I’ve mentioned spiders and spider webs being a feature of our dreams, the ones that disguise entertainment as fear-mongering. I write this after a dream that didn’t have a spider in it per se, but a large web to be dissected like at a crime scene. The visuals proved weird referencing that in my RPG experience adventure parties deal with giant spiders putting the highly flammable web network to the torch.

The characters examine these spheres attached to major anchor strands in a subterranean web. These amber colored balls are determined to serve the purpose of acting as a firebreak whenever asshole adventure parties get their inner genocidal arsonist on. The heat severs the web at the sphere allowing the spider to rudely flick her forelegs at those firebug humans. No, there wasn’t a burning web in this dream, just a pseudo-scientific talking heads ruling on the subject.

Does any of the above translate into something I might write? No. The firebreak things make no sense in the waking world where we still have to look up what we think we know on Wikipedia. But, what it does do is tell me that maybe Sobekneferu could also handle the silk dying. The spider loves her candy, fruit and other sources of indigestible food coloring and other pigments and could pass them out of her into the silk stream. The subconscious loves its misdirection.

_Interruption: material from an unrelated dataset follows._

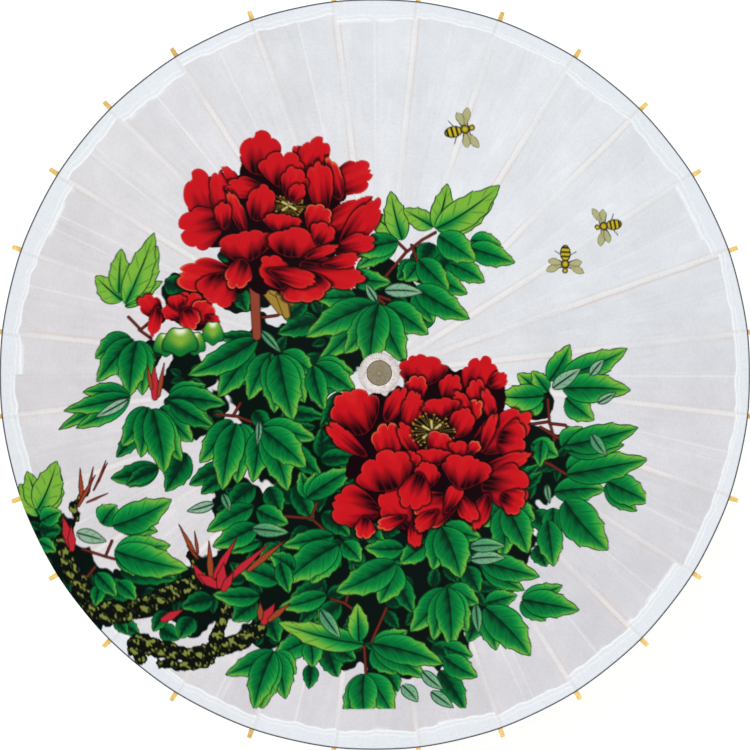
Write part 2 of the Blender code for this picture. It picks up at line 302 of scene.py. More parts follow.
def paint_lobe(canvas, base, angle, length, half, tone, curve=0.0, teeth=0.16, pale=0.0):
    """Paint one leaf lobe: a pointed outline with teeth near its tip, a dark midrib and a light rim."""
    middle = Vector((math.cos(math.radians(angle)), math.sin(math.radians(angle)))) * length * 0.5
    picked = canvas.near(base[0] + middle.x, base[1] + middle.y, length * 0.62 + half * 0.3)
    along, across = canvas.local(picked, base, angle)
    t = along / length
    kept = (t > -0.02) & (t < 1.02)
    picked, t, across = picked[kept], t[kept], across[kept]
    across = across - curve * length * t * (1.0 - t)
    held = np.clip(t, 0.0, 1.0)
    edge = half * np.sin(math.pi * held**0.80) ** 0.80 * (1.06 - 0.16 * held)
    notch = 1.0 + teeth * soft(0.42, 0.6, held) * (np.abs((held * 4.2 + 0.15) % 1.0 - 0.35) * 2.2 - 0.6)
    edge = np.maximum(edge * notch, 0.01)
    gap = edge - np.abs(across)
    cover = soft(-0.9, 0.3, gap) * soft(-0.01, 0.02, t) * soft(1.005, 0.985, t)
    side = np.abs(across) / edge
    lit = np.where(across > 0, 0.14, -0.05)
    vein = np.cos((t * 1.0 - side * 0.22) * 2 * math.pi * 4.5)
    value = -0.14 + 0.68 * side + 0.44 * t + lit + 0.06 * vein + tone
    colour = mix(LEAF_DARK, LEAF_MID, soft(0.0, 0.45, value))
    colour = mix(colour, LEAF_BRIGHT, soft(0.4, 0.95, value))
    light = soft(0.74, 1.30, 0.50 * side + 0.85 * t + 0.6 * tone + max(tone - 0.2, 0.0) * 1.3 + lit * 0.5)
    colour = mix(colour, LEAF_TIP, light * 0.92)
    colour = mix(colour, LEAF_PALE, pale * soft(0.0, 0.5, side + 0.3))
    rib = soft(1.5, 0.3, np.abs(across)) * soft(1.0, 0.55, t) * 0.85
    rib = np.maximum(rib, soft(0.86, 1.0, vein) * soft(0.15, 0.4, side) * soft(1.0, 0.7, side) * 0.30)
    colour = mix(colour, LEAF_LINE, rib)
    colour = mix(colour, LEAF_LINE, soft(1.5, 0.3, gap) * 0.80)
    canvas.lay(picked, colour, cover)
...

Spiders good? Spiders bad? I suppose the answer simply depends on whether we ate a bad breakfast burrito the morning before. Hopefully, you’ll take my weirdness as a guide through your own process of imagination twisting the commonplace into the scary, meaningful, or just outright fun. I’ll put in a good word for you with your measurements at Sobe and Anne’s place, but you still have to bring the Red Vines if you want a scarlet frock.